The Sheepwash Bridge, which dates from the 17th century, is a packhorse bridge with an attached stone sheepwash: lambs were placed in the pen on one side of the river and the ewes swam across the river to get to them, while being pushed underwater by the shepherds to clean the fleece before shearing. Large trout inhabit the waters of the Wye around the bridge. It is a Scheduled Monument as well as a listed building.

Ashford's parish church of the Holy Trinity was mostly rebuilt in 1868–70 but has a partly 13th-century tower, a 14th-century north arcade and a recovered Norman tympanum above the south doorway. In the churchyard lies the base and stump of a Grade-II-listed churchyard cross, variously dated to the 14th or 15th century. Behind the church are traces of a moat, all that remains of a fortified house which was the home of Edmund Plantagenet, brother of Edward II.

Thornbridge Hall dates from the 18th century, but was enlarged in 1871 and radically altered in a neo-Tudor style in 1897.
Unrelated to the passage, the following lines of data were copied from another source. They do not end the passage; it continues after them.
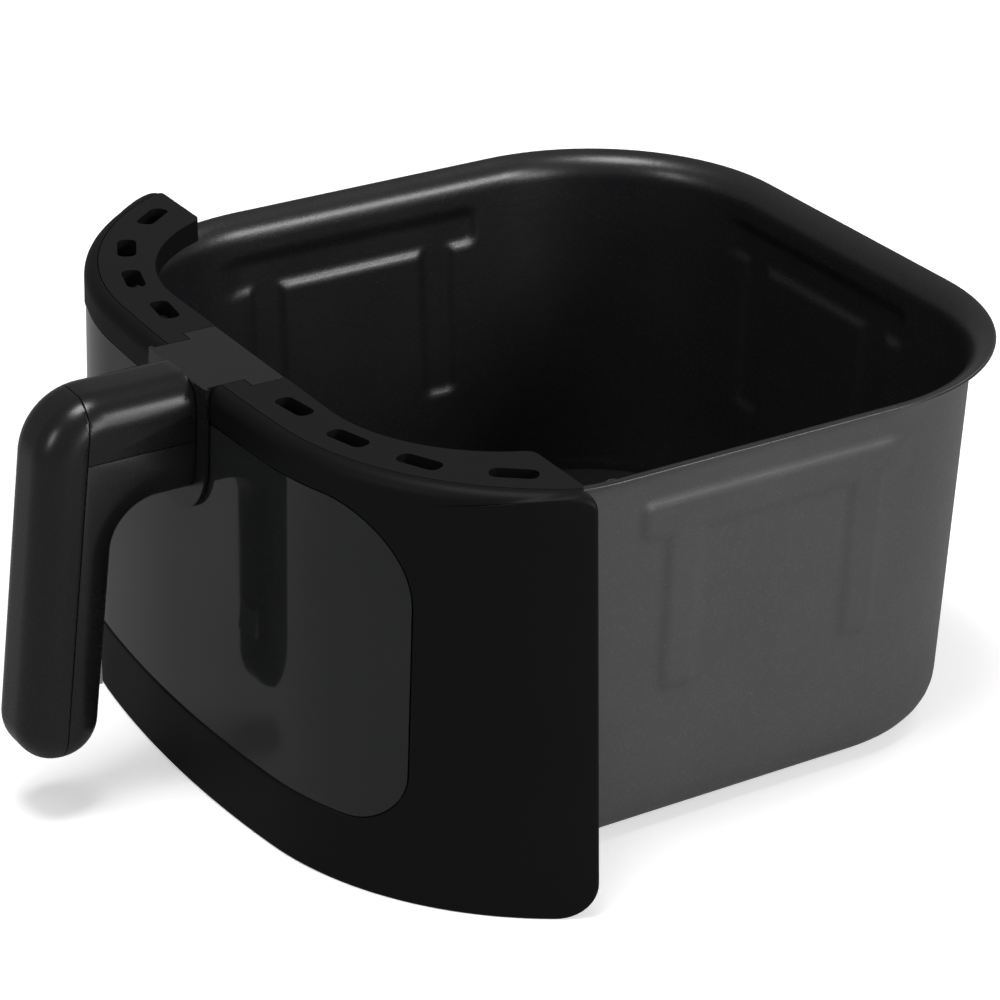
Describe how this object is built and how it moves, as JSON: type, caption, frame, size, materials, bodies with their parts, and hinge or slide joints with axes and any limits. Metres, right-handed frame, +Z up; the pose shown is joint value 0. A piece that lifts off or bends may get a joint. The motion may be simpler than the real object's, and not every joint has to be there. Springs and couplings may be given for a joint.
{
  "type": "air fryer drawer",
  "caption": "Drawer of a basket air fryer: a flared steel pan with a lift-out crisper plate, a curved black front with a smoked window, a slotted top frame and a hanging grip.",
  "frame": {"origin": "middle of the whole drawer's box, on the level of the pan's underside", "axes": "+Z up, -Y towards the grip and the front, +X to the right as seen from the front"},
  "size_m": [0.294, 0.3256, 0.143],
  "materials": {
    "nonstick_coating": "satin",
    "matte_black_plastic": "matte",
    "satin_black_plastic": "satin",
    "smoked_glass": "gloss",
    "clear_glass": "gloss",
    "grey_silicone": "matte",
    "bare_steel": "satin"
  },
  "bodies": {
    "drawer": {"pan": "nonstick_coating", "front_cover": "matte_black_plastic", "rear_liner": "matte_black_plastic", "top_frame": "matte_black_plastic", "root_plate": "satin_black_plastic", "handle_core": "satin_black_plastic", "neck_cover": "satin_black_plastic", "grip_cover": "satin_black_plastic", "window_pane": "smoked_glass", "window_seal": "grey_silicone", "inner_window_glass": "clear_glass", "inner_window_gasket": "grey_silicone", "inner_window_retainer": "bare_steel", "handle_bracket": "bare_steel", "handle_spine": "bare_steel", "handle_bolt_left": "bare_steel", "handle_bolt_right": "bare_steel", "retainer_screw_left_low": "bare_steel", "bracket_rivet_left_low": "bare_steel", "retainer_screw_left_high": "bare_steel", "bracket_rivet_left_high": "bare_steel", "retainer_screw_right_low": "bare_steel", "bracket_rivet_right_low": "bare_steel", "retainer_screw_right_high": "bare_steel", "bracket_rivet_right_high": "bare_steel"},
    "crisper": {"crisper_plate": "nonstick_coating", "crisper_foot_left_front": "grey_silicone", "crisper_foot_left_back": "grey_silicone", "crisper_foot_right_front": "grey_silicone", "crisper_foot_right_back": "grey_silicone"}
  },
  "joints": [
    {"name": "crisper_lift", "type": "slide", "parent": "drawer", "child": "crisper", "axis": [0, 0, 1], "range_m": [0, 0.15]}
  ]
}
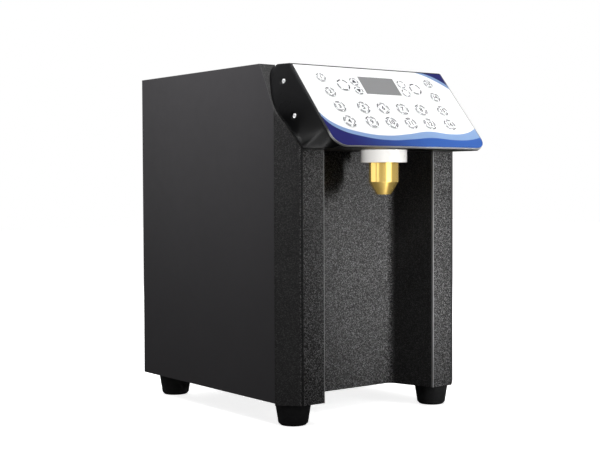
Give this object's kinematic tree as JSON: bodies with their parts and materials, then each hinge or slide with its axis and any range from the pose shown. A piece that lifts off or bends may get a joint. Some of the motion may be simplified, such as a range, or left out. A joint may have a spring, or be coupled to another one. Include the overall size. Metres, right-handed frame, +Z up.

Within the parish, but nearer Sheldon village, is Magpie Mine, a disused but well-preserved Derbyshire lead mine complex.

==Demography==
In the 2011 census, Ashford-in-the-Water was 99.5% White, and 0.2% Asian.

==Notable people==
Robert Armitage Sterndale, naturalist, artist, writer and statesman who worked in India before becoming Governor-general of St. Helena, was born in the village.